Long-period seismicity at Redoubt Volcano, Alaska, 1989–1990 related to magma degassing

Abstract

The mass of exsolved magmatic H 2O is estimated and compared to the mass of superheated steam (25–50 Mtons) released through the resonating crack producing the December 13–14, 1989 swarm of long-period seismic events at Redoubt Volcano. Results indicate degassing of a H 2O-CO 2-SO 2-saturated magma upon ascending from at least 12 km to 3–4 km beneath the crater as the source of the superheated steam. The mass of exsolved H 2O (3.2–250 Mtons) is estimated from solubility diagrams of H 2O-CO 2-saturated silicate melts for the ascent history of the Redoubt magmas. Crystal size distribution, seismological, petrological, and geochemical data are used to constrain the ascent history of the two andesitic magmas prior to the eruption.
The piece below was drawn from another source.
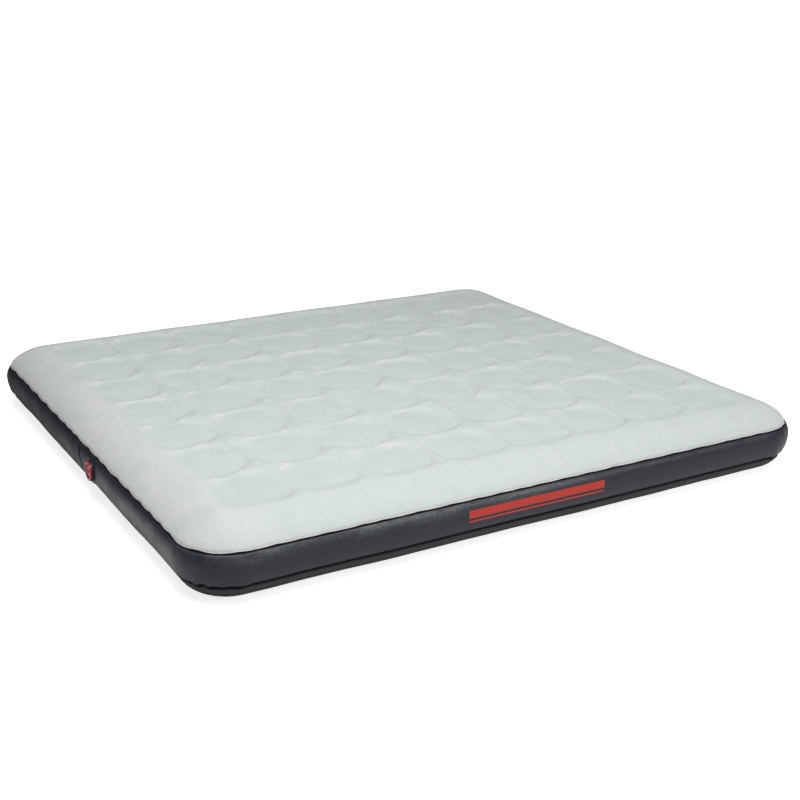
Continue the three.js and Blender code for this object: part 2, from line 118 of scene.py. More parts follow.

Two stages of crystallization are inferred from crystal size distributions of plagioclase crystals in andesites erupted in December 1989. The first stage occurred 30–150 years before the eruption in both magmas and the second stage occurred at least 8 years and 15 years before the eruption in the dacitic andesite and rhyolitic andesite, respectively. The depths of crystallization are constrained from the spatial and temporal variations of volcano-tectonic earthquakes locations (Lahr et al., 1994) and from the P-wave and S-wave velocity structures (Benz et al., 1996). These data suggest that the rhyolitic andesite magma ascended to a depth of 7–8 km within at least 15 years of the eruption. Within at least 8 years of the eruption, the dacitic andesite magma migrated to a depth just below the other magma body where it resided until hours to days of the eruption. At this time, the dacitic andesite magma mixed with the rhyolitic andesite magma and established the reservoir for the eruption. Near the top of the reservoir, some of the mixed magma was displaced into fractures which extended 4–5 km toward the surface. This displaced magma created the eruption conduit and released the fluids related to the resonating crack. This scenario is consistent with the trends in major- and trace-element chemistry, and the stability of hornblende in the pre-eruption Redoubt magmas. It also provides a source for the SO 2 and CO 2 emissions measured during the eruption.